The U.S. Securities and Exchange Commission (SEC) finds itself at the center of a significant regulatory confrontation, facing direct and formal opposition from two of the world's most prominent exchange operators. Nasdaq and Cboe Global Markets have publicly challenged the SEC's controversial proposal to grant special exemptions to platforms seeking to list and trade "tokenized" versions of stocks and exchange-traded funds (ETFs). This clash is not a minor policy dispute; it represents a fundamental disagreement over the future architecture of financial markets and whether emerging digital asset technologies should operate under a different regulatory framework than traditional securities. The backlash from established institutions like Nasdaq and Cboe signals a pivotal moment where the theoretical convergence of traditional finance (TradFi) and decentralized finance (DeFi) is being tested in the harsh light of regulatory practice, with profound implications for investors, innovators, and the entire digital asset ecosystem.
To grasp the magnitude of the backlash, one must first understand the nature of the SEC's proposal. While the exact text of the plan is detailed in formal comment letters, the central premise involves creating a pathway for certain broker-dealers to operate alternative trading systems (ATSs) for "digital asset securities." Crucially, this pathway would include exemptions from specific rules that currently govern traditional ATSs.
The sought-after exemptions are not trivial. They potentially relate to aspects like fair access, display of best-priced orders, and other structural requirements designed to ensure a level playing field in conventional markets. The underlying argument from proponents is that the unique technological nature of digital assets—often built on blockchain networks with 24/7 settlement capabilities—warrants a tailored regulatory approach. The SEC's move was likely an attempt to provide regulatory clarity and a controlled sandbox for innovation, acknowledging the growing market interest in tokenizing real-world assets (RWAs), including stocks and ETFs.
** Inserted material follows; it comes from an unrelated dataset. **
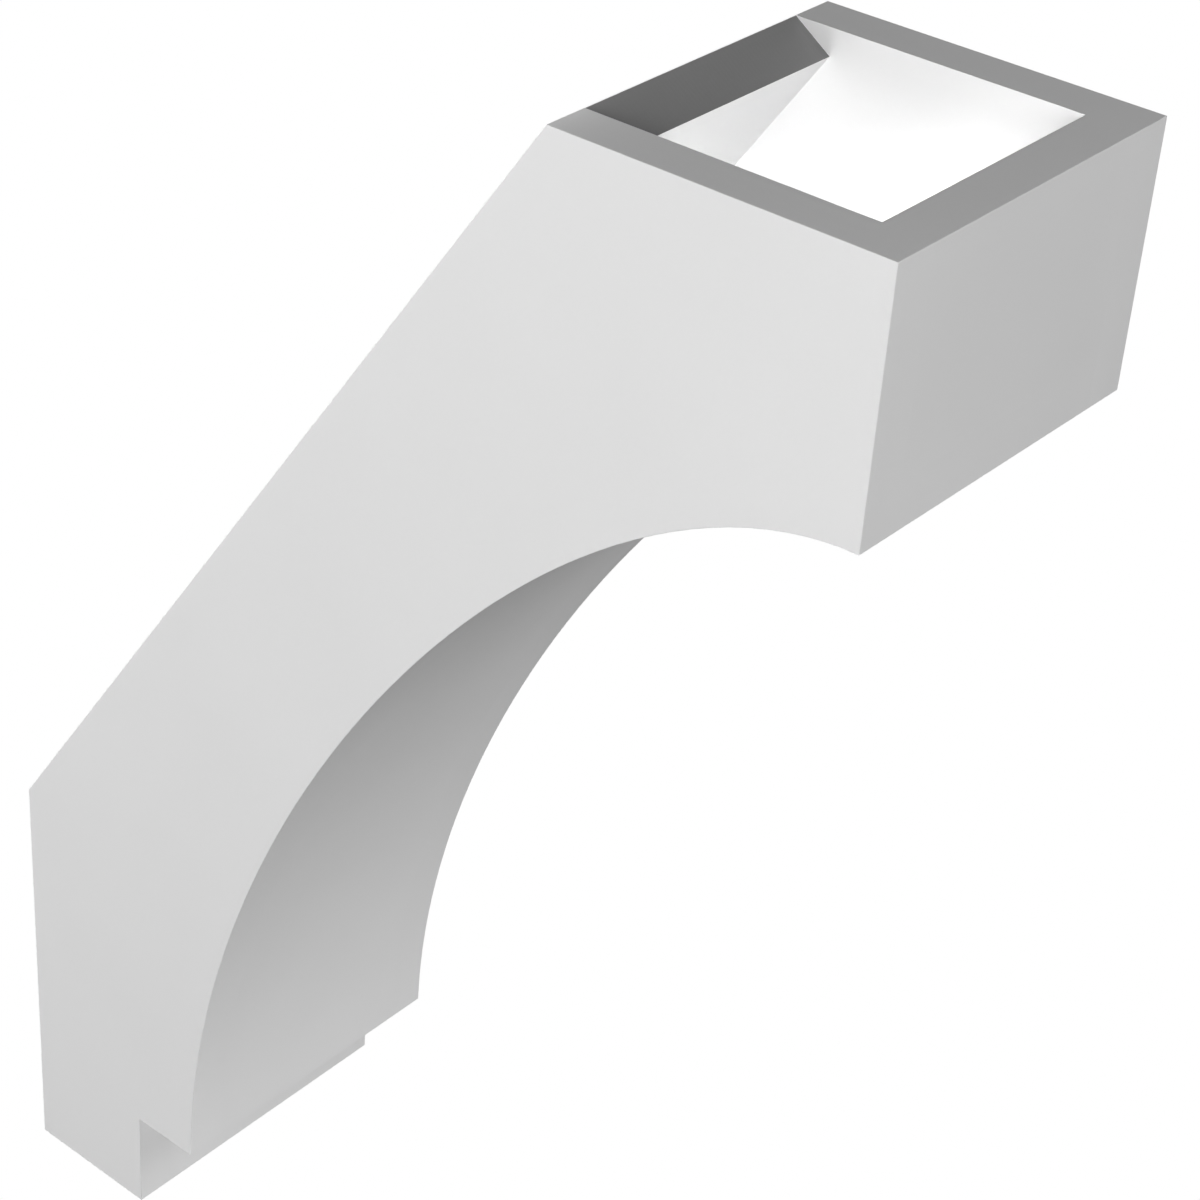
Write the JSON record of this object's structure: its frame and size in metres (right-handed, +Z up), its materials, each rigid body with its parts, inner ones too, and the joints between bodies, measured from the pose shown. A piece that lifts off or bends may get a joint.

However, by proposing to relax long-standing rules, the agency inadvertently set the stage for a conflict with the very institutions that have built their businesses on strict adherence to those same regulations.
The most direct evidence of the escalating conflict comes from the formal comment letters submitted by Nasdaq and Cboe Global Markets to the SEC. In these documents, which are part of the standard rulemaking process, the exchanges laid out their structured arguments against the proposal.
Nasdaq's filing expressed "significant concerns" regarding the plan. The exchange operator argued that creating a separate, exempted regime for tokenized stock trading could fundamentally undermine the principles of fairness and market integrity. Nasdaq’s core contention is that all products that are functionally equivalent to securities should be subject to identical regulatory standards, regardless of the underlying technology used to represent them. A tokenized share of Apple, they argue, confers the same economic rights and risks as a share traded on a national securities exchange; therefore, the trading venues for both should operate on a level regulatory field.
Cboe Global Markets echoed and reinforced these sentiments in its own submission. The exchange explicitly stated its opposition to granting such exemptions, warning that it could lead to a fragmented and less transparent market. Cboe’s argument centers on the potential for regulatory arbitrage, where broker-dealers might be incentivized to route orders to the exempted ATSs to avoid the stricter compliance costs and operational requirements of registered exchanges. This, they warn, could create a two-tiered market system that disadvantages traditional exchanges and, ultimately, investors who rely on the consolidated market structure that rules like Regulation NMS are designed to protect.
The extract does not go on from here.